Sabtu, 08 Maret 2025 21:00 WIB

Font: Ukuran: - +

Reporter : Arn

 Dr. dr. Safrizal Rahman, Sp.OT, M.Kes, Ketua Ikatan Dokter Indonesia (IDI) Wilayah Aceh. Foto: doc Dialeksis.com/Naufal


DIALEKSIS.COM | Aceh - Penerapan Pergub Aceh No. 15 Tahun 2024 memicu kritik tajam dari kalangan tenaga kesehatan, terutama terkait kebijakan Tambahan Penghasilan Pegawai (TPP) dan Jasa Pelayanan. Kebijakan ini dianggap tidak mencerminkan penghargaan yang layak atas dedikasi tenaga medis yang senantiasa siap mengabdi selama 24 jam non-stop. Kebijakan tersebut menyisakan kesan bahwa apresiasi terhadap profesionalisme dan kerja keras tenaga kesehatan belum diakomodasi secara optimal.

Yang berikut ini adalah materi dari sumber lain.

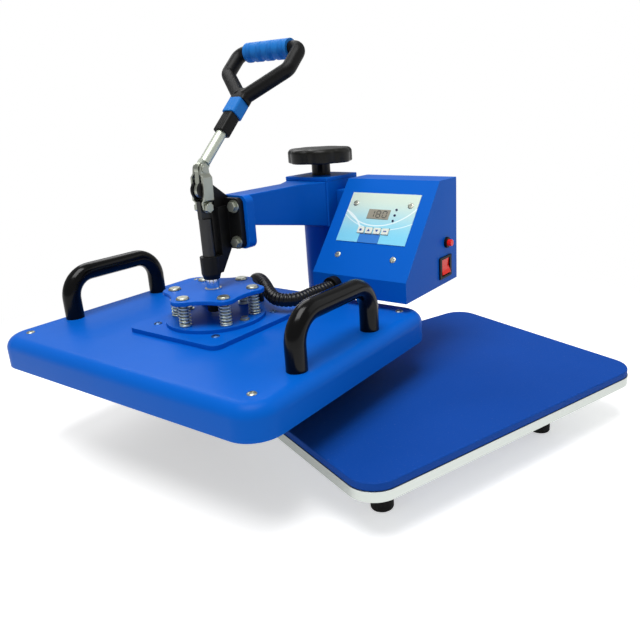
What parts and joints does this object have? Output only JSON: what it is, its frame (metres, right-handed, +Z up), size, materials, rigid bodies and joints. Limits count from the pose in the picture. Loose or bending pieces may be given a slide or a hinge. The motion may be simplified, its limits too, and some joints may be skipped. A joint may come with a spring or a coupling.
{
  "type": "combo heat press",
  "caption": "Swing-away heat press with a toggle lever, sprung heated platen, padded lower platen, round column and sloped control box.",
  "frame": {"origin": "middle of the object's bounding box on the bench, under the feet, with the arm stored swung out to the operator's left", "axes": "+Z up, +X to the operator's right along the long side of the lower platen, +Y from the operator towards the column"},
  "size_m": [0.5761, 0.4971, 0.4337],
  "materials": {
    "left_rail": "gloss blue paint",
    "right_rail": "gloss blue paint",
    "crossbars": "gloss blue paint",
    "rubber_feet": "matte",
    "lower_platen": "satin",
    "silicone_pad": "matte royal blue silicone",
    "base_plate": "gloss blue paint",
    "frame_bolts": "zinc",
    "column_post": "gloss blue paint",
    "post_liner": "plain bush",
    "pressure_knob": "black",
    "lift_screw": "oiled",
    "swing_sleeve": "gloss blue paint",
    "sleeve_cap": "gloss blue paint",
    "arm_beam": "gloss blue paint",
    "arm_bracket": "gloss blue paint",
    "toggle_casting": "black paint",
    "casting_bolts": "zinc",
    "box_bracket": "gloss blue paint",
    "control_box_shell": "gloss blue paint",
    "control_box_back": "gloss blue paint",
    "box_screws": "zinc",
    "panel_overlay": "printed film",
    "display_window": "pale display window",
    "panel_lamps": "dark lens",
    "rocker_housing": "black",
    "breaker": "black",
    "power_inlet": "black",
    "box_gland": "black",
    "control_board": "circuit board and transformer",
    "heater_hose": "black corrugated",
    "lever_crank": "black",
    "lever_rod": "zinc",
    "grip_socket": "black",
    "grip_ring": "blue",
    "grip_fork": "black",
    "grip_bar": "blue rubber",
    "link_plates": "zinc",
    "link_nuts": "zinc",
    "plunger_shaft": "polished",
    "plunger_head": "black",
    "spider_plate": "gloss blue paint",
    "pressure_core": "black",
    "spring_bolts": "zinc",
    "coil_springs": "zinc",
    "bearing_disc": "gloss blue paint",
    "square_plate": "gloss blue paint",
    "platen_screws": "zinc",
    "platen_cover": "gloss blue paint",
    "insulation": "mineral board",
    "heating_plate": "coated",
    "heating_element": "sheathed",
    "grab_handles": "black gloss",
    "platen_gland": "black",
    "panel_button_1": "pale",
    "panel_button_2": "pale",
    "panel_button_3": "pale",
    "panel_button_4": "pale",
    "rocker_switch": "red",
    "reset_button": "red"
  },
  "bodies": {
    "base": {"left_rail": "left_rail", "right_rail": "right_rail", "crossbars": "crossbars", "rubber_feet": "rubber_feet", "lower_platen": "lower_platen", "silicone_pad": "silicone_pad", "base_plate": "base_plate", "frame_bolts": "frame_bolts", "column_post": "column_post"},
    "lift_carrier": {"post_liner": "post_liner"},
    "knob": {"pressure_knob": "pressure_knob", "lift_screw": "lift_screw"},
    "arm": {"swing_sleeve": "swing_sleeve", "sleeve_cap": "sleeve_cap", "arm_beam": "arm_beam", "arm_bracket": "arm_bracket", "toggle_casting": "toggle_casting", "casting_bolts": "casting_bolts", "box_bracket": "box_bracket", "control_box_shell": "control_box_shell", "control_box_back": "control_box_back", "box_screws": "box_screws", "panel_overlay": "panel_overlay", "display_window": "display_window", "panel_lamps": "panel_lamps", "rocker_housing": "rocker_housing", "breaker": "breaker", "power_inlet": "power_inlet", "box_gland": "box_gland", "control_board": "control_board", "heater_hose": "heater_hose"},
    "lever": {"lever_crank": "lever_crank", "lever_rod": "lever_rod", "grip_socket": "grip_socket", "grip_ring": "grip_ring", "grip_fork": "grip_fork", "grip_bar": "grip_bar"},
    "links": {"link_plates": "link_plates", "link_nuts": "link_nuts"},
    "plunger": {"plunger_shaft": "plunger_shaft", "plunger_head": "plunger_head", "spider_plate": "spider_plate", "pressure_core": "pressure_core"},
    "platen": {"spring_bolts": "spring_bolts", "coil_springs": "coil_springs", "bearing_disc": "bearing_disc", "square_plate": "square_plate", "platen_screws": "platen_screws", "platen_cover": "platen_cover", "insulation": "insulation", "heating_plate": "heating_plate", "heating_element": "heating_element", "grab_handles": "grab_handles", "platen_gland": "platen_gland"},
    "button_1": {"panel_button_1": "panel_button_1"},
    "button_2": {"panel_button_2": "panel_button_2"},
    "button_3": {"panel_button_3": "panel_button_3"},
    "button_4": {"panel_button_4": "panel_button_4"},
    "rocker": {"rocker_switch": "rocker_switch"},
    "reset": {"reset_button": "reset_button"}
  },
  "joints": [
    {"name": "arm_lift", "type": "slide", "parent": "base", "child": "lift_carrier", "axis": [0, 0, 1], "range_m": [0, 0.009]},
    {"name": "knob_turn", "type": "hinge", "parent": "lift_carrier", "child": "knob", "pos_m": [0.0982, 0.10128, 0.3], "axis": [0, 0, 1], "range_deg": [0, 1080]},
    {"name": "arm_swing", "type": "hinge", "parent": "lift_carrier", "child": "arm", "pos_m": [0.0982, 0.10128, 0.24], "axis": [0, 0, 1], "range_deg": [-20, 69]},
    {"name": "handle_swing", "type": "hinge", "parent": "arm", "child": "lever", "pos_m": [-0.09318, 0.02781, 0.281], "axis": [0.3584, -0.9336, 0], "range_deg": [0, 160]},
    {"name": "link_fold", "type": "hinge", "parent": "lever", "child": "links", "pos_m": [-0.0916, 0.02842, 0.3026], "axis": [0.3584, -0.9336, 0], "range_deg": [-144.49, 0]},
    {"name": "plunger_press", "type": "slide", "parent": "arm", "child": "plunger", "axis": [0, 0, -1], "range_m": [0, 0.0401], "deforming": ["heater_hose"]},
    {"name": "platen_float", "type": "slide", "parent": "plunger", "child": "platen", "axis": [0, 0, 1], "range_m": [0, 0.004], "stiffness_N_per_m": 20000, "springref_m": -0.01, "deforming": ["coil_springs"]},
    {"name": "button_1_press", "type": "slide", "parent": "arm", "child": "button_1", "axis": [0.7178, 0.2755, -0.6394], "range_m": [0, 0.0008], "stiffness_N_per_m": 400, "springref_m": -0.0005},
    {"name": "button_2_press", "type": "slide", "parent": "arm", "child": "button_2", "axis": [0.7178, 0.2755, -0.6394], "range_m": [0, 0.0008], "stiffness_N_per_m": 400, "springref_m": -0.0005},
    {"name": "button_3_press", "type": "slide", "parent": "arm", "child": "button_3", "axis": [0.7178, 0.2755, -0.6394], "range_m": [0, 0.0008], "stiffness_N_per_m": 400, "springref_m": -0.0005},
    {"name": "button_4_press", "type": "slide", "parent": "arm", "child": "button_4", "axis": [0.7178, 0.2755, -0.6394], "range_m": [0, 0.0008], "stiffness_N_per_m": 400, "springref_m": -0.0005},
    {"name": "rocker_tilt", "type": "hinge", "parent": "arm", "child": "rocker", "pos_m": [0.16228, -0.05729, 0.168], "axis": [0.9336, 0.3584, 0], "range_deg": [0, 16]},
    {"name": "reset_press", "type": "slide", "parent": "arm", "child": "reset", "axis": [-0.3584, 0.9336, 0], "range_m": [0, 0.002], "stiffness_N_per_m": 500, "springref_m": -0.0005}
  ],
  "couplings": [
    {"joint": "knob_turn", "follows": "arm_lift", "rad_per_m": 2094.4},
    {"joint": "link_fold", "follows": "handle_swing", "ratio": -0.90275},
    {"joint": "plunger_press", "follows": "handle_swing", "m_per_rad": 0.014324}
  ]
}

Dalam upaya memperoleh berbagai sudut pandang, Dialeksis sempat menghubungi Dr. dr. Safrizal Rahman, Sp.OT, M.Kes, Ketua Ikatan Dokter Indonesia (IDI) Wilayah Aceh, untuk mendapatkan penjelasan mendalam mengenai perbedaan esensial antara “TPP” dan “Remunerasi.”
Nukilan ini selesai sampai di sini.